Constantly disappointed by romantic love in various circumstances that reject typical male-bashing clichés, Thair’s journey of self-discovery starts with her grandmother, Aphrodite, who is called Dita. This familial relationship anchors the story geographically and emotionally. Thair’s relationship with her mom, Phaedra, is more volatile, reflecting a dynamic found in many families where grandparents and grandchildren interact with less friction than parents and adult offspring. Kimberly K. Robeson establishes three distinctively authentic voices that convey the women’s similarities and differences as shaped by their individual experiences and generational filters.

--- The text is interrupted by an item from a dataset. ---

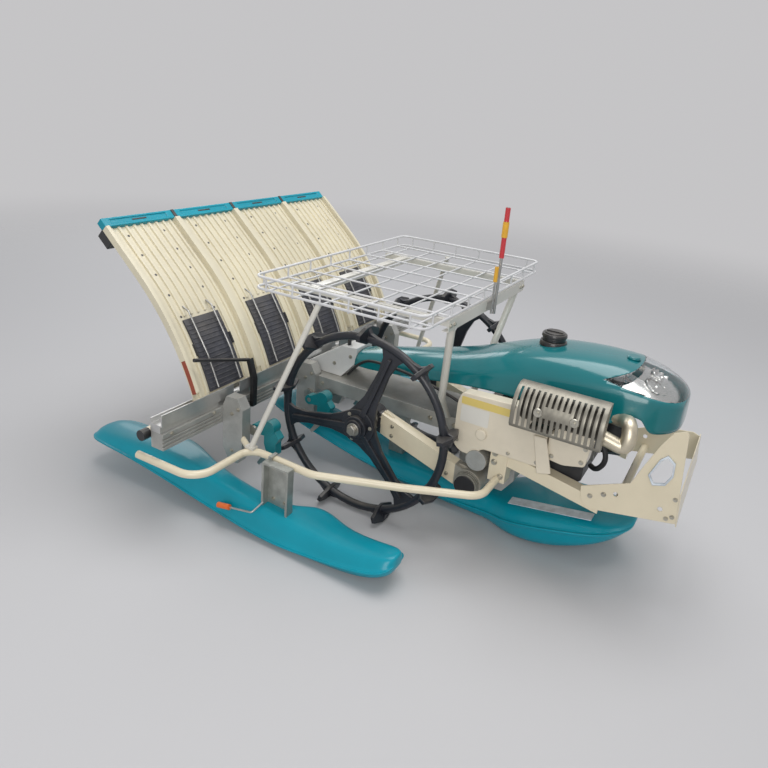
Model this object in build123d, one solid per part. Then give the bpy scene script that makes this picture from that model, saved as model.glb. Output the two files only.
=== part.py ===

“What am I?” is the question that bubbles beneath the surface of The Greek Persuasion, and the running thread about tomatoes (Is it a fruit or a vegetable?) reinforces that debate. Thair’s socioeconomic privilege in having the luxury of going away to focus on herself is the most obvious advantage, which she acknowledges along with the perks of being heterosexual. Thair often seems aimless with a tone that’s frequently maudlin and self-indulgent. As the main narrator Thair’s voice isn’t as compelling as the older women’s. Frequent usage of clichés (not related to male-bashing), archaic gender role references, and Thair’s immaturity create a philosophical whiplash effect that simultaneously makes her seem much older and much younger than her thirties. Maybe that’s intentional.
When Thair asks in the year 2000 on page 40, “What is it about America that makes some people say it in such a distasteful way?” it reads like the perfect setup for her to have some later substantial thoughts about the 9/11 terror attacks in the U.S., but Thair never mentions them as the story moves into 2001 and forward into the mid-2000s, which seems odd unless that omission is intended to highlight how self-involved she is.
Constructed in three parts, The Greek Persuasion offers readers a novel of nuanced stories within multilayered stories about individuals, one family, one country, and the world over the course of three generations.